- [Task directions] Using the data below, output the first line and every line after it up to and including the line containing "threaded rod on", exactly as written and with nothing added.

_ _ _

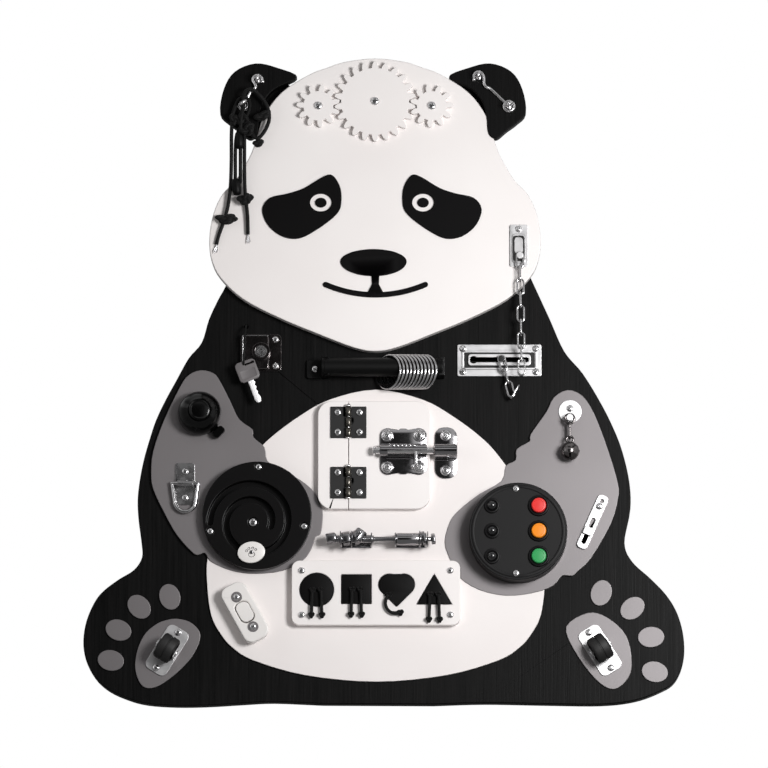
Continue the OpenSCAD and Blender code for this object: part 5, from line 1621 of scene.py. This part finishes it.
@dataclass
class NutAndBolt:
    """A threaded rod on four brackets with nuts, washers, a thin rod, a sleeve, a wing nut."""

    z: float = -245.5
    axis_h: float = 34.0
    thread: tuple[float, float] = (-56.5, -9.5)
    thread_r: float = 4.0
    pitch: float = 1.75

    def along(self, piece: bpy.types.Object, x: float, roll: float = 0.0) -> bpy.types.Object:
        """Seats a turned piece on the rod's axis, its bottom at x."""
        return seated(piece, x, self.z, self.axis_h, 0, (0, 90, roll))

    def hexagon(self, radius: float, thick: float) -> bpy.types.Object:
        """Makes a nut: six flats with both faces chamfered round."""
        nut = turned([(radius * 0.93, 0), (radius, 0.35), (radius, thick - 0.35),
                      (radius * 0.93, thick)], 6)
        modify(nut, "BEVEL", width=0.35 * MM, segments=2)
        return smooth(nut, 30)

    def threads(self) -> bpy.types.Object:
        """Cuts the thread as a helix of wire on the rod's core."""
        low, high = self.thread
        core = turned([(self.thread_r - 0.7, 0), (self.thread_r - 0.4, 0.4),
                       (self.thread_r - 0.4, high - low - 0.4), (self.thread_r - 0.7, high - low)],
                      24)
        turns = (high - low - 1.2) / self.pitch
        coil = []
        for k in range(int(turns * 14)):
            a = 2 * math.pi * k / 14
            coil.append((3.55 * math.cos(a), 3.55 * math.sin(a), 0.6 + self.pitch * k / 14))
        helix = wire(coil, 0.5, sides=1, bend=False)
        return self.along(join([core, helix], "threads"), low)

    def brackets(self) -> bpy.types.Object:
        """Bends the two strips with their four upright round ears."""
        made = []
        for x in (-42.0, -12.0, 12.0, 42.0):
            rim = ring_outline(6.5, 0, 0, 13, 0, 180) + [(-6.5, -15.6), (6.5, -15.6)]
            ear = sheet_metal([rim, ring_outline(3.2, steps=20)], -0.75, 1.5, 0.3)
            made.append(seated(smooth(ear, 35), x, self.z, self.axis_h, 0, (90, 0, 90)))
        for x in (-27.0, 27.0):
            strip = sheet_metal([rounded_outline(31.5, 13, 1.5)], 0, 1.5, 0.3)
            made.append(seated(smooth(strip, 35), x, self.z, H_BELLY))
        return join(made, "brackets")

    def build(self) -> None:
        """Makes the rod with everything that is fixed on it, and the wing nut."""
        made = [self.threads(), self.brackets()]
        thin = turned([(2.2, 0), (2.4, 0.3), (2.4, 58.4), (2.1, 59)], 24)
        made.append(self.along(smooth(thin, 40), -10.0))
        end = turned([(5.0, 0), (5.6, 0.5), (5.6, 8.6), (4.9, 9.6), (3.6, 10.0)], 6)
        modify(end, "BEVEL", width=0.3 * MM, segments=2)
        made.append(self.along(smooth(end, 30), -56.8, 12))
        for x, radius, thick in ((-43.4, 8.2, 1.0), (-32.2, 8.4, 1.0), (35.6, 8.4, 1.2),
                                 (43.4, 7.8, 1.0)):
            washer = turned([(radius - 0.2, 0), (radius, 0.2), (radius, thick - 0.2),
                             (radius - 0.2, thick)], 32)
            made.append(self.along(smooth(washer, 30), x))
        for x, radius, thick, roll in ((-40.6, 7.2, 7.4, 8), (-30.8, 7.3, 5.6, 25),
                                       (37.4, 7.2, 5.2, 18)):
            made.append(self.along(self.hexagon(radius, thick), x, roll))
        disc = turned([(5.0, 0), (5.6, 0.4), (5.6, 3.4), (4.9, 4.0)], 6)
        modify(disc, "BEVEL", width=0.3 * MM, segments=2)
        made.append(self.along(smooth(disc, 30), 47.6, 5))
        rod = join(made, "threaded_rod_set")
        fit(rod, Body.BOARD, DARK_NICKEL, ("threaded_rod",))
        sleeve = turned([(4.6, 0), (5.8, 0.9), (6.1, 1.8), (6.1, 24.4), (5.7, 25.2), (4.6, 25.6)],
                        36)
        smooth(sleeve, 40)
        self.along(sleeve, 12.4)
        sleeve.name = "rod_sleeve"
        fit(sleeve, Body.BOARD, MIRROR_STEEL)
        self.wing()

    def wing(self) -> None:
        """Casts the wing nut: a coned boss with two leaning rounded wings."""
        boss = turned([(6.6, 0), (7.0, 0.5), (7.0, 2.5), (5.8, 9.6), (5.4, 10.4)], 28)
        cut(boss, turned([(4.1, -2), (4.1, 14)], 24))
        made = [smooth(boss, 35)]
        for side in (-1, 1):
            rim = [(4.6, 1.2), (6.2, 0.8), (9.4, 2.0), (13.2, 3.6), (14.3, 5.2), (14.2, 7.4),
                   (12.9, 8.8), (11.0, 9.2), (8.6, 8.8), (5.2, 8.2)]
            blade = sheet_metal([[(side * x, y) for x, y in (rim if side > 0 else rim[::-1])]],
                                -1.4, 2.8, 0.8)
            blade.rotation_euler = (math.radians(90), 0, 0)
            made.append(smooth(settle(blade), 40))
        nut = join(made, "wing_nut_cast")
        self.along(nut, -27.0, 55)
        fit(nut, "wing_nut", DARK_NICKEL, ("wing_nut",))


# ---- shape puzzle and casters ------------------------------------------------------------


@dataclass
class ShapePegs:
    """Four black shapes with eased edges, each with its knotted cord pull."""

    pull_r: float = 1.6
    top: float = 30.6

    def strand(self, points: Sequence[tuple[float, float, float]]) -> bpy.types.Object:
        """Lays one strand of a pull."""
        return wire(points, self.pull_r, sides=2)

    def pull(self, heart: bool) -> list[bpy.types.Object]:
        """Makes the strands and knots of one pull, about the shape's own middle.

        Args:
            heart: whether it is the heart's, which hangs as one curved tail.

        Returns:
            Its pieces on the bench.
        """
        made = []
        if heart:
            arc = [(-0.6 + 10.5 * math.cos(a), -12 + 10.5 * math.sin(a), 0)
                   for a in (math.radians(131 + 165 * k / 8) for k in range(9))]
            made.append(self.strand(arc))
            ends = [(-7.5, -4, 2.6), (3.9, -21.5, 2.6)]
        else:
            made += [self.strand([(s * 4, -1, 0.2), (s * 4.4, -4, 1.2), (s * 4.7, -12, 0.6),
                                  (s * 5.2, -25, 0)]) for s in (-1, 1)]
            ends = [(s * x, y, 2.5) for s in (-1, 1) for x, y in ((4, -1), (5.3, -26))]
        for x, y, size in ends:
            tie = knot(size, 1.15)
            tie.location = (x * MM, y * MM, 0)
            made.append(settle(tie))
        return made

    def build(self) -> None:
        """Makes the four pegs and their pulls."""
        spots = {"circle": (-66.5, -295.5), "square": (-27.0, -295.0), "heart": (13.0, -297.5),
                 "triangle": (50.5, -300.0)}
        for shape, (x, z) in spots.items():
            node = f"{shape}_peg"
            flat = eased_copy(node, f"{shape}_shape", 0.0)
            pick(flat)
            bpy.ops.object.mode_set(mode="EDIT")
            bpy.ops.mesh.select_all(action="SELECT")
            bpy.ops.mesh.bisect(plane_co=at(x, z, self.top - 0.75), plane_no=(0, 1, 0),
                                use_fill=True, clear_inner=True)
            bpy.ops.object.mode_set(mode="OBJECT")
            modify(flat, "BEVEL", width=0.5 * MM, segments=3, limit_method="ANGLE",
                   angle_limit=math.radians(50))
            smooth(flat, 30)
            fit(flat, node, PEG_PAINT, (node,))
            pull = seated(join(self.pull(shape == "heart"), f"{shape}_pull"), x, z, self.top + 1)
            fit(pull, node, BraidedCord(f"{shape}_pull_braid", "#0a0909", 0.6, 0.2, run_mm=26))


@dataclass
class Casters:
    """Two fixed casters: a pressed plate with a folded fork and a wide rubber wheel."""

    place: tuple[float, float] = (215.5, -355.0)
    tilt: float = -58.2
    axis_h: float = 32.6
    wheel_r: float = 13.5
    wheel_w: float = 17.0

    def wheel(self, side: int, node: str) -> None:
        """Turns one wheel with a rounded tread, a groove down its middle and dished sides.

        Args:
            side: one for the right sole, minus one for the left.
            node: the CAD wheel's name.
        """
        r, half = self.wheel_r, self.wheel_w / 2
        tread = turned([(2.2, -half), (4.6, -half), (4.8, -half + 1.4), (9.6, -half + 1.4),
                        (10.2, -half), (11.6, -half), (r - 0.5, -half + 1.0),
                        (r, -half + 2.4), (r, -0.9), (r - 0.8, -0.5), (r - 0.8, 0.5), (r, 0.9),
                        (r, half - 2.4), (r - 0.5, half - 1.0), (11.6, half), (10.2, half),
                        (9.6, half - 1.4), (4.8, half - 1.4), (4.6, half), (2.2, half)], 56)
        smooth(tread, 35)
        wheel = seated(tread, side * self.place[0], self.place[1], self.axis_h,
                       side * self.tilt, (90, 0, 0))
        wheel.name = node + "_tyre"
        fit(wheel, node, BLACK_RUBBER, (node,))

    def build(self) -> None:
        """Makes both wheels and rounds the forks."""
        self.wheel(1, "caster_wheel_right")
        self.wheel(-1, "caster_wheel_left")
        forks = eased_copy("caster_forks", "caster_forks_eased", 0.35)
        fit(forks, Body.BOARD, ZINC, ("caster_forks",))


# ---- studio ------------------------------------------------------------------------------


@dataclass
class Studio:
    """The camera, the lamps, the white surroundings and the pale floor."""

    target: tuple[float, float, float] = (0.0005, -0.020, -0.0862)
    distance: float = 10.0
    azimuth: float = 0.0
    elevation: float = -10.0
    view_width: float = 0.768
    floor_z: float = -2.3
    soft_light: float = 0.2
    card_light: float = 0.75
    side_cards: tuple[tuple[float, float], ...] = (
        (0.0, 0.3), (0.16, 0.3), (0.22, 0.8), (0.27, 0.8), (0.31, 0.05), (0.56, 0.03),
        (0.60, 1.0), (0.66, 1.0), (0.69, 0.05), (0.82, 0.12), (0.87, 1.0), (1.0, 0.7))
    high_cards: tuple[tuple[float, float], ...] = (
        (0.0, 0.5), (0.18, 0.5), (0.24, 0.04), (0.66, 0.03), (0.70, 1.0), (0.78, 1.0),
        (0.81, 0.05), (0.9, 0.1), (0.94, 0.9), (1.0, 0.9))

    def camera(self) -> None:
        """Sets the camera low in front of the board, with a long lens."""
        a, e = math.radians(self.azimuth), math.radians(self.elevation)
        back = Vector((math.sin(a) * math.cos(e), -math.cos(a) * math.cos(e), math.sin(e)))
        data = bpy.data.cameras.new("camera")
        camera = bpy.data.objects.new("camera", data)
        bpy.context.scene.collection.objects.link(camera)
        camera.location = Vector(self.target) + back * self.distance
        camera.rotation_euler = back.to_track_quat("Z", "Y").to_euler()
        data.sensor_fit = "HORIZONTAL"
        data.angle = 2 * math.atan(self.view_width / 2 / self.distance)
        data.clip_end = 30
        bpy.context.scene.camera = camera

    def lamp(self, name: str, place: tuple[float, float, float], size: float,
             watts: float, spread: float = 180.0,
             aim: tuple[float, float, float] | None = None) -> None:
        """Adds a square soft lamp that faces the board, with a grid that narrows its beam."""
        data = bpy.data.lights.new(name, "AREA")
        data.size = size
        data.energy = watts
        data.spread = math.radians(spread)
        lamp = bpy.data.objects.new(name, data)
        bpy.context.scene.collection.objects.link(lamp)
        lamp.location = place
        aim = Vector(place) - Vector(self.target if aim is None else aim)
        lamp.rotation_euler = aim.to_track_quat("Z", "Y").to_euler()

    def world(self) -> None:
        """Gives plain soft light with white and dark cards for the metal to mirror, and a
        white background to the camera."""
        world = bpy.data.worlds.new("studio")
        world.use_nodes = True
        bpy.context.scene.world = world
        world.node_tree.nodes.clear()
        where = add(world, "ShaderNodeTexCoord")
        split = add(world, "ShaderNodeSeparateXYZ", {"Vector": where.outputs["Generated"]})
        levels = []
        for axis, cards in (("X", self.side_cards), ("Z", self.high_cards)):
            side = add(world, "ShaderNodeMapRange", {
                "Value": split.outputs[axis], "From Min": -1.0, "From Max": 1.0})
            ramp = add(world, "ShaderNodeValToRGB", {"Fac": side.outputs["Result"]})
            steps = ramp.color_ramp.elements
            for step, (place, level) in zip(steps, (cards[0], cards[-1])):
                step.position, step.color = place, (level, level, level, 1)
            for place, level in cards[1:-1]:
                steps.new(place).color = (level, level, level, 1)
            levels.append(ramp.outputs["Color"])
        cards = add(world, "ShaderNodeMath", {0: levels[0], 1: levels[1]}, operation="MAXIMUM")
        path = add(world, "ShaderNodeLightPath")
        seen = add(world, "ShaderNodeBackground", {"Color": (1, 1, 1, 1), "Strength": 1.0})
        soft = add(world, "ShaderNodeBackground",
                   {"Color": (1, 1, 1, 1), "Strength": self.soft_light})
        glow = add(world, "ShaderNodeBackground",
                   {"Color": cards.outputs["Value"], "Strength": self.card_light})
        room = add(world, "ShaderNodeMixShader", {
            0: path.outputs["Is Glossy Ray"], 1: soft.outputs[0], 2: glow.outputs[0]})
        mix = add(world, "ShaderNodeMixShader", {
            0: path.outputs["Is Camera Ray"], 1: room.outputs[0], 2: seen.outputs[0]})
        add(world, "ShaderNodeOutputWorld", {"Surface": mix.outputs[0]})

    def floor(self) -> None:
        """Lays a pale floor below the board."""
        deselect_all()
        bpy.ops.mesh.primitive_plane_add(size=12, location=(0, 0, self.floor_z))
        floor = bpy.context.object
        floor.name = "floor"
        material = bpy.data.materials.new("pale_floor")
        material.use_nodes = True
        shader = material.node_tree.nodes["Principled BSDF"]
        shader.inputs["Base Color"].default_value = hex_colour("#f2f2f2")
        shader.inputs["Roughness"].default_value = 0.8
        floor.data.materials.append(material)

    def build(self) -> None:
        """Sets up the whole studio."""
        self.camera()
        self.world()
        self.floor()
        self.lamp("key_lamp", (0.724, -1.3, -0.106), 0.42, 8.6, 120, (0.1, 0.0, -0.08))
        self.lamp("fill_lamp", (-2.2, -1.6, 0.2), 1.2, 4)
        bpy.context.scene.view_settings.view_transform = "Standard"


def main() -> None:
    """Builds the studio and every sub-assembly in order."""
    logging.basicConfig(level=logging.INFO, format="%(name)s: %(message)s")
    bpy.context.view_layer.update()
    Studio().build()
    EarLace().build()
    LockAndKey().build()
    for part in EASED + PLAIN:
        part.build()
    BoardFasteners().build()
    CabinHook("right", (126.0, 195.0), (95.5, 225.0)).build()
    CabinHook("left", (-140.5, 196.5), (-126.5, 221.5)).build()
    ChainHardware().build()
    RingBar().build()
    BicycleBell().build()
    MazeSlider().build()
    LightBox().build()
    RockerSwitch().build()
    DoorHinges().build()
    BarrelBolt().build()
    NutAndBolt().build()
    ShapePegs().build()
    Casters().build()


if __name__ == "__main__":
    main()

_ _ _

- [Result]
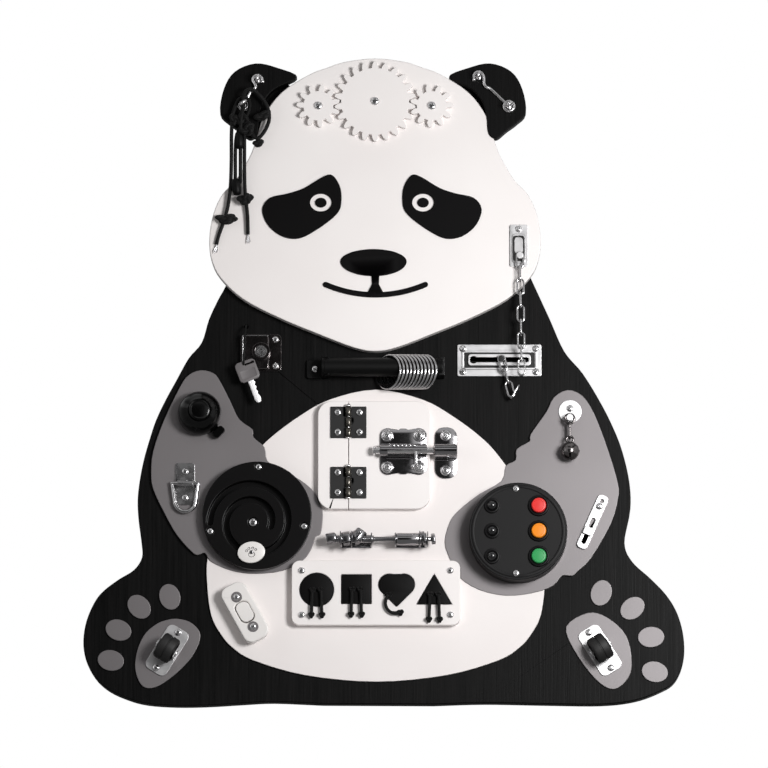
Continue the OpenSCAD and Blender code for this object: part 5, from line 1621 of scene.py. This part finishes it.
@dataclass
class NutAndBolt:
    """A threaded rod on four brackets with nuts, washers, a thin rod, a sleeve, a wing nut."""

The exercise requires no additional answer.